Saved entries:
::::
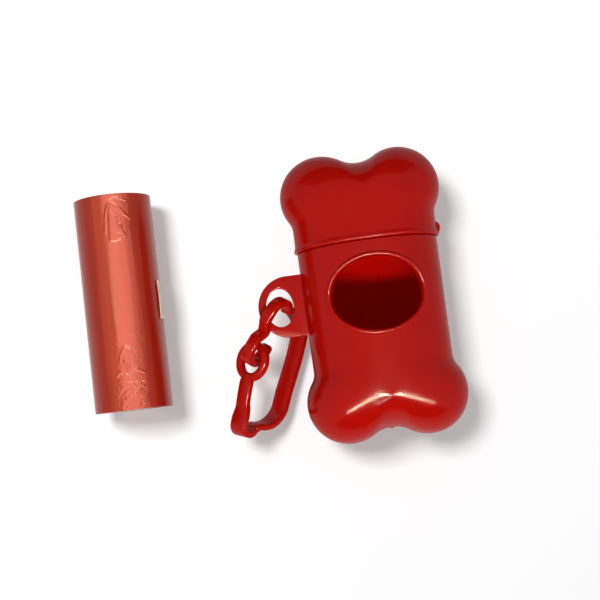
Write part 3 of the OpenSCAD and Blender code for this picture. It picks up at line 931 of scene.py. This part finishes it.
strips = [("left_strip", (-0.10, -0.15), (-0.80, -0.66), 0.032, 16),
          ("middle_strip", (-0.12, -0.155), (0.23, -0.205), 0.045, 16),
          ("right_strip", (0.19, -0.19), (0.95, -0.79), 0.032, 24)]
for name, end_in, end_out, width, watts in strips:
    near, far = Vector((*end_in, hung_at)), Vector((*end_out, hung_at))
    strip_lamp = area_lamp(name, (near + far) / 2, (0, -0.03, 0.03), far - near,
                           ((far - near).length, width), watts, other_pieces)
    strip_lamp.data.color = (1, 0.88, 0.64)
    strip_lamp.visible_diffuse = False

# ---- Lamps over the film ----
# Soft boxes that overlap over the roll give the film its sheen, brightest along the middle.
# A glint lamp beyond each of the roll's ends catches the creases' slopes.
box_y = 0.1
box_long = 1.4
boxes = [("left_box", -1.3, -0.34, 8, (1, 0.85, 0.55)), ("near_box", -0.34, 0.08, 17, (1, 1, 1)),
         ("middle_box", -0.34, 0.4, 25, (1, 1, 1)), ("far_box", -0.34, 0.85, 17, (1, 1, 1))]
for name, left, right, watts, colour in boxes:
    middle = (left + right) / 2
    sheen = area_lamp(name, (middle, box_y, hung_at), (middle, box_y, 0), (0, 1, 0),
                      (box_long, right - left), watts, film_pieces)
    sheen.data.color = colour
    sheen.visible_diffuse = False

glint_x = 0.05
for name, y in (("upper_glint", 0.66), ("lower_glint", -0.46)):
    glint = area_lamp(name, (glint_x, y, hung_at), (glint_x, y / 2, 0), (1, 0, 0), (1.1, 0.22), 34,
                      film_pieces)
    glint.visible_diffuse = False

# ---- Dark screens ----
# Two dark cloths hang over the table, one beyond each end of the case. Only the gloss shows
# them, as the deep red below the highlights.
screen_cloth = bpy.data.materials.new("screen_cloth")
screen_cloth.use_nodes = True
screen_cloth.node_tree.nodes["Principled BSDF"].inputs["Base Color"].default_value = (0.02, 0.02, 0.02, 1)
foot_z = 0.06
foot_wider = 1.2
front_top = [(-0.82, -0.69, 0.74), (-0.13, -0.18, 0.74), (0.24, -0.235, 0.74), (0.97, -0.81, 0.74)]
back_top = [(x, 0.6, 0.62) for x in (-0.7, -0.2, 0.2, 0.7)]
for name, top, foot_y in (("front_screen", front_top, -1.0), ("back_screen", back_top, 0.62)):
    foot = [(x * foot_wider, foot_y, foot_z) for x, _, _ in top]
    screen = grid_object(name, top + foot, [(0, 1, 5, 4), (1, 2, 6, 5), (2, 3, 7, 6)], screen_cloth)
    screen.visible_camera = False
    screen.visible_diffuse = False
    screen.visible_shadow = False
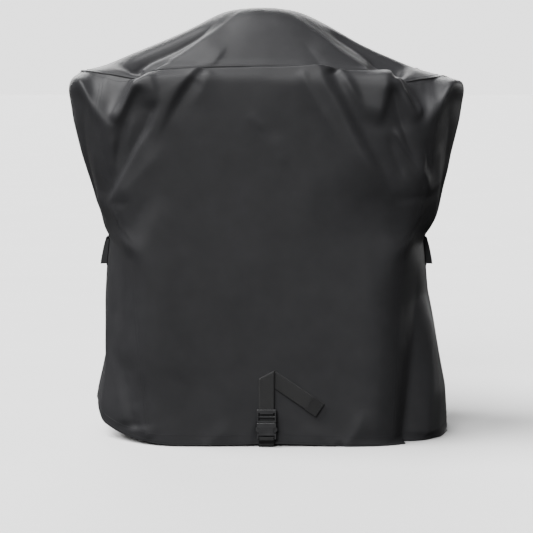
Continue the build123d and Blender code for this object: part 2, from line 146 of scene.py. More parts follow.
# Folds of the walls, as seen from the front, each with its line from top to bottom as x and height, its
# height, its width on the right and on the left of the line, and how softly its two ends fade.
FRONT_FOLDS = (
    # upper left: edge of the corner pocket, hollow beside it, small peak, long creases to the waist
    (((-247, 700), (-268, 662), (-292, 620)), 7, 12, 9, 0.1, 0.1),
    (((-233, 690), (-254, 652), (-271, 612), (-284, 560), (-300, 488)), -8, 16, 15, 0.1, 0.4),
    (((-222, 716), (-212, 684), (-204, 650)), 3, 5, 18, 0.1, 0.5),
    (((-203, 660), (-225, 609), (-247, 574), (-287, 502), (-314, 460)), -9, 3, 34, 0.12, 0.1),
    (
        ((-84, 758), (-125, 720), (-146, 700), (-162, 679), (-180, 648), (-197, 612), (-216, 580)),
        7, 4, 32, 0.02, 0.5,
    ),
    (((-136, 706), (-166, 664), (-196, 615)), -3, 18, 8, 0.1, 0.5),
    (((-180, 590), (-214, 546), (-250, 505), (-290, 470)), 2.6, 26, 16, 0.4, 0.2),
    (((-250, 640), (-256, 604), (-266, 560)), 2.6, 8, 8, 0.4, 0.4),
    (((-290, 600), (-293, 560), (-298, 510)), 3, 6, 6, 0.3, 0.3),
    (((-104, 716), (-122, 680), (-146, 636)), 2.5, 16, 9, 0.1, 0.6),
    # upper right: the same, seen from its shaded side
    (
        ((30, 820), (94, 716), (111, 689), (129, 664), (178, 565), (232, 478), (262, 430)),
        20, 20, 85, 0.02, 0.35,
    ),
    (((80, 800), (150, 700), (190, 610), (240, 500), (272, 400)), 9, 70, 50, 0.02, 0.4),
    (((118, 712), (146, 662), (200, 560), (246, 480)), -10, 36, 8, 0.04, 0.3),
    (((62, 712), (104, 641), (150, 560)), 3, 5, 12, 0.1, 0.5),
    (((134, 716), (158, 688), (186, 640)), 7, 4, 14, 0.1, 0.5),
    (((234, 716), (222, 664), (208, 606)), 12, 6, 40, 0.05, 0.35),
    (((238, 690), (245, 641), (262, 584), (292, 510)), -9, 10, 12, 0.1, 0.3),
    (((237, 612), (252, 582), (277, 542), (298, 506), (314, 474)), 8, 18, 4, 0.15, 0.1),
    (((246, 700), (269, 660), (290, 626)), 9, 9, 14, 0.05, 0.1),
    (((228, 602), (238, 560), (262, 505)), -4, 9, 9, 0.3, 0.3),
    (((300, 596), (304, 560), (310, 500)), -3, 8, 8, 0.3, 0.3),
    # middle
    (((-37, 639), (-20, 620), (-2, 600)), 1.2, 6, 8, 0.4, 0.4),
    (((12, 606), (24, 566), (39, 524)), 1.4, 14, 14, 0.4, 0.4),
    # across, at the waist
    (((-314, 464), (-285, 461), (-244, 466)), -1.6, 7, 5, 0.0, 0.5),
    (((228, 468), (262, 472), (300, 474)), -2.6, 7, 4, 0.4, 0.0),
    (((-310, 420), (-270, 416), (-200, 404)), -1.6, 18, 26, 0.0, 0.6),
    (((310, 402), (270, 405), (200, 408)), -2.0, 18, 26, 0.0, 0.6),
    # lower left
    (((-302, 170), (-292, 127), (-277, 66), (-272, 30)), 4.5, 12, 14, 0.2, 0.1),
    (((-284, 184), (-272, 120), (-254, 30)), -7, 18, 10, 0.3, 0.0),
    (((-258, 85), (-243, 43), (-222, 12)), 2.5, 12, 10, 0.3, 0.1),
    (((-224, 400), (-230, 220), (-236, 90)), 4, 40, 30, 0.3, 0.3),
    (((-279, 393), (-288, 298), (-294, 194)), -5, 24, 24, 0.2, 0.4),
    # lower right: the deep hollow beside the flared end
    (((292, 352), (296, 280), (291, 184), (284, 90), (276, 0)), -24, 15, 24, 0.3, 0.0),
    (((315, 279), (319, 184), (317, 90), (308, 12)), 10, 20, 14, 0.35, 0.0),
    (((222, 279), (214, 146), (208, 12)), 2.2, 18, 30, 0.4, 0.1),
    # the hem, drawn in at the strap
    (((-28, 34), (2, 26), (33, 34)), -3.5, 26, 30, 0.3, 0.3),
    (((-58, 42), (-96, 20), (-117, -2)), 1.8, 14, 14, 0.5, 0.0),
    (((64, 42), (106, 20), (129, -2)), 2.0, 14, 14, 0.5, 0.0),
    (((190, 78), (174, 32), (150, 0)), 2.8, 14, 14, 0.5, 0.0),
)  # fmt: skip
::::
Return the material exactly as it stands.

**THE RESPONSE**
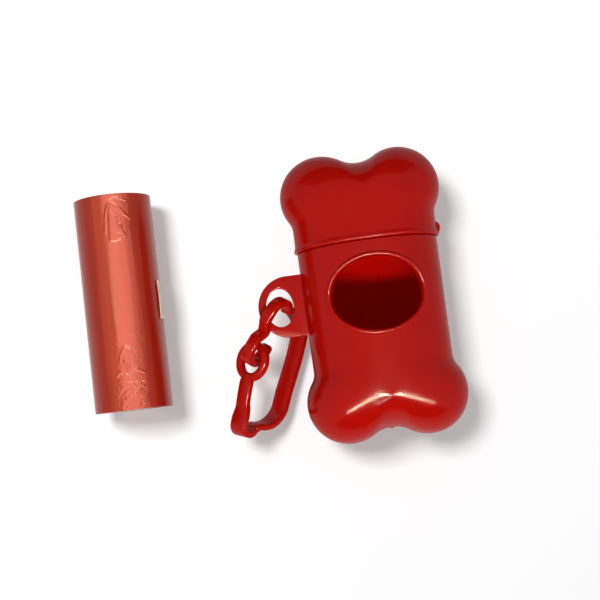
Write part 3 of the OpenSCAD and Blender code for this picture. It picks up at line 931 of scene.py. This part finishes it.
strips = [("left_strip", (-0.10, -0.15), (-0.80, -0.66), 0.032, 16),
          ("middle_strip", (-0.12, -0.155), (0.23, -0.205), 0.045, 16),
          ("right_strip", (0.19, -0.19), (0.95, -0.79), 0.032, 24)]
for name, end_in, end_out, width, watts in strips:
    near, far = Vector((*end_in, hung_at)), Vector((*end_out, hung_at))
    strip_lamp = area_lamp(name, (near + far) / 2, (0, -0.03, 0.03), far - near,
                           ((far - near).length, width), watts, other_pieces)
    strip_lamp.data.color = (1, 0.88, 0.64)
    strip_lamp.visible_diffuse = False

# ---- Lamps over the film ----
# Soft boxes that overlap over the roll give the film its sheen, brightest along the middle.
# A glint lamp beyond each of the roll's ends catches the creases' slopes.
box_y = 0.1
box_long = 1.4
boxes = [("left_box", -1.3, -0.34, 8, (1, 0.85, 0.55)), ("near_box", -0.34, 0.08, 17, (1, 1, 1)),
         ("middle_box", -0.34, 0.4, 25, (1, 1, 1)), ("far_box", -0.34, 0.85, 17, (1, 1, 1))]
for name, left, right, watts, colour in boxes:
    middle = (left + right) / 2
    sheen = area_lamp(name, (middle, box_y, hung_at), (middle, box_y, 0), (0, 1, 0),
                      (box_long, right - left), watts, film_pieces)
    sheen.data.color = colour
    sheen.visible_diffuse = False

glint_x = 0.05
for name, y in (("upper_glint", 0.66), ("lower_glint", -0.46)):
    glint = area_lamp(name, (glint_x, y, hung_at), (glint_x, y / 2, 0), (1, 0, 0), (1.1, 0.22), 34,
                      film_pieces)
    glint.visible_diffuse = False

# ---- Dark screens ----
# Two dark cloths hang over the table, one beyond each end of the case. Only the gloss shows
# them, as the deep red below the highlights.
screen_cloth = bpy.data.materials.new("screen_cloth")
screen_cloth.use_nodes = True
screen_cloth.node_tree.nodes["Principled BSDF"].inputs["Base Color"].default_value = (0.02, 0.02, 0.02, 1)
foot_z = 0.06
foot_wider = 1.2
front_top = [(-0.82, -0.69, 0.74), (-0.13, -0.18, 0.74), (0.24, -0.235, 0.74), (0.97, -0.81, 0.74)]
back_top = [(x, 0.6, 0.62) for x in (-0.7, -0.2, 0.2, 0.7)]
for name, top, foot_y in (("front_screen", front_top, -1.0), ("back_screen", back_top, 0.62)):
    foot = [(x * foot_wider, foot_y, foot_z) for x, _, _ in top]
    screen = grid_object(name, top + foot, [(0, 1, 5, 4), (1, 2, 6, 5), (2, 3, 7, 6)], screen_cloth)
    screen.visible_camera = False
    screen.visible_diffuse = False
    screen.visible_shadow = False
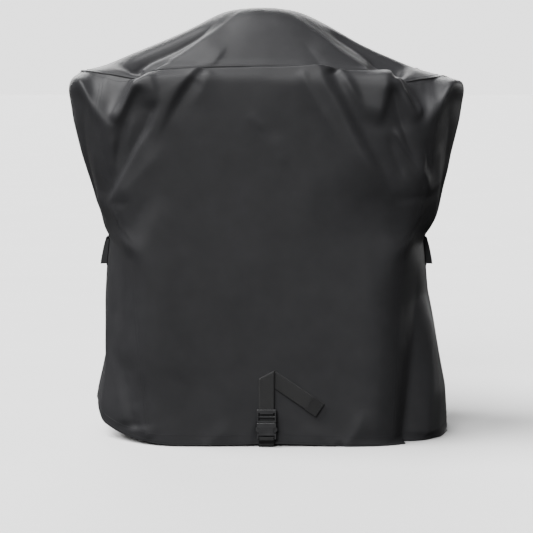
Continue the build123d and Blender code for this object: part 2, from line 146 of scene.py. More parts follow.
# Folds of the walls, as seen from the front, each with its line from top to bottom as x and height, its
# height, its width on the right and on the left of the line, and how softly its two ends fade.
FRONT_FOLDS = (
    # upper left: edge of the corner pocket, hollow beside it, small peak, long creases to the waist
    (((-247, 700), (-268, 662), (-292, 620)), 7, 12, 9, 0.1, 0.1),
    (((-233, 690), (-254, 652), (-271, 612), (-284, 560), (-300, 488)), -8, 16, 15, 0.1, 0.4),
    (((-222, 716), (-212, 684), (-204, 650)), 3, 5, 18, 0.1, 0.5),
    (((-203, 660), (-225, 609), (-247, 574), (-287, 502), (-314, 460)), -9, 3, 34, 0.12, 0.1),
    (
        ((-84, 758), (-125, 720), (-146, 700), (-162, 679), (-180, 648), (-197, 612), (-216, 580)),
        7, 4, 32, 0.02, 0.5,
    ),
    (((-136, 706), (-166, 664), (-196, 615)), -3, 18, 8, 0.1, 0.5),
    (((-180, 590), (-214, 546), (-250, 505), (-290, 470)), 2.6, 26, 16, 0.4, 0.2),
    (((-250, 640), (-256, 604), (-266, 560)), 2.6, 8, 8, 0.4, 0.4),
    (((-290, 600), (-293, 560), (-298, 510)), 3, 6, 6, 0.3, 0.3),
    (((-104, 716), (-122, 680), (-146, 636)), 2.5, 16, 9, 0.1, 0.6),
    # upper right: the same, seen from its shaded side
    (
        ((30, 820), (94, 716), (111, 689), (129, 664), (178, 565), (232, 478), (262, 430)),
        20, 20, 85, 0.02, 0.35,
    ),
    (((80, 800), (150, 700), (190, 610), (240, 500), (272, 400)), 9, 70, 50, 0.02, 0.4),
    (((118, 712), (146, 662), (200, 560), (246, 480)), -10, 36, 8, 0.04, 0.3),
    (((62, 712), (104, 641), (150, 560)), 3, 5, 12, 0.1, 0.5),
    (((134, 716), (158, 688), (186, 640)), 7, 4, 14, 0.1, 0.5),
    (((234, 716), (222, 664), (208, 606)), 12, 6, 40, 0.05, 0.35),
    (((238, 690), (245, 641), (262, 584), (292, 510)), -9, 10, 12, 0.1, 0.3),
    (((237, 612), (252, 582), (277, 542), (298, 506), (314, 474)), 8, 18, 4, 0.15, 0.1),
    (((246, 700), (269, 660), (290, 626)), 9, 9, 14, 0.05, 0.1),
    (((228, 602), (238, 560), (262, 505)), -4, 9, 9, 0.3, 0.3),
    (((300, 596), (304, 560), (310, 500)), -3, 8, 8, 0.3, 0.3),
    # middle
    (((-37, 639), (-20, 620), (-2, 600)), 1.2, 6, 8, 0.4, 0.4),
    (((12, 606), (24, 566), (39, 524)), 1.4, 14, 14, 0.4, 0.4),
    # across, at the waist
    (((-314, 464), (-285, 461), (-244, 466)), -1.6, 7, 5, 0.0, 0.5),
    (((228, 468), (262, 472), (300, 474)), -2.6, 7, 4, 0.4, 0.0),
    (((-310, 420), (-270, 416), (-200, 404)), -1.6, 18, 26, 0.0, 0.6),
    (((310, 402), (270, 405), (200, 408)), -2.0, 18, 26, 0.0, 0.6),
    # lower left
    (((-302, 170), (-292, 127), (-277, 66), (-272, 30)), 4.5, 12, 14, 0.2, 0.1),
    (((-284, 184), (-272, 120), (-254, 30)), -7, 18, 10, 0.3, 0.0),
    (((-258, 85), (-243, 43), (-222, 12)), 2.5, 12, 10, 0.3, 0.1),
    (((-224, 400), (-230, 220), (-236, 90)), 4, 40, 30, 0.3, 0.3),
    (((-279, 393), (-288, 298), (-294, 194)), -5, 24, 24, 0.2, 0.4),
    # lower right: the deep hollow beside the flared end
    (((292, 352), (296, 280), (291, 184), (284, 90), (276, 0)), -24, 15, 24, 0.3, 0.0),
    (((315, 279), (319, 184), (317, 90), (308, 12)), 10, 20, 14, 0.35, 0.0),
    (((222, 279), (214, 146), (208, 12)), 2.2, 18, 30, 0.4, 0.1),
    # the hem, drawn in at the strap
    (((-28, 34), (2, 26), (33, 34)), -3.5, 26, 30, 0.3, 0.3),
    (((-58, 42), (-96, 20), (-117, -2)), 1.8, 14, 14, 0.5, 0.0),
    (((64, 42), (106, 20), (129, -2)), 2.0, 14, 14, 0.5, 0.0),
    (((190, 78), (174, 32), (150, 0)), 2.8, 14, 14, 0.5, 0.0),
)  # fmt: skip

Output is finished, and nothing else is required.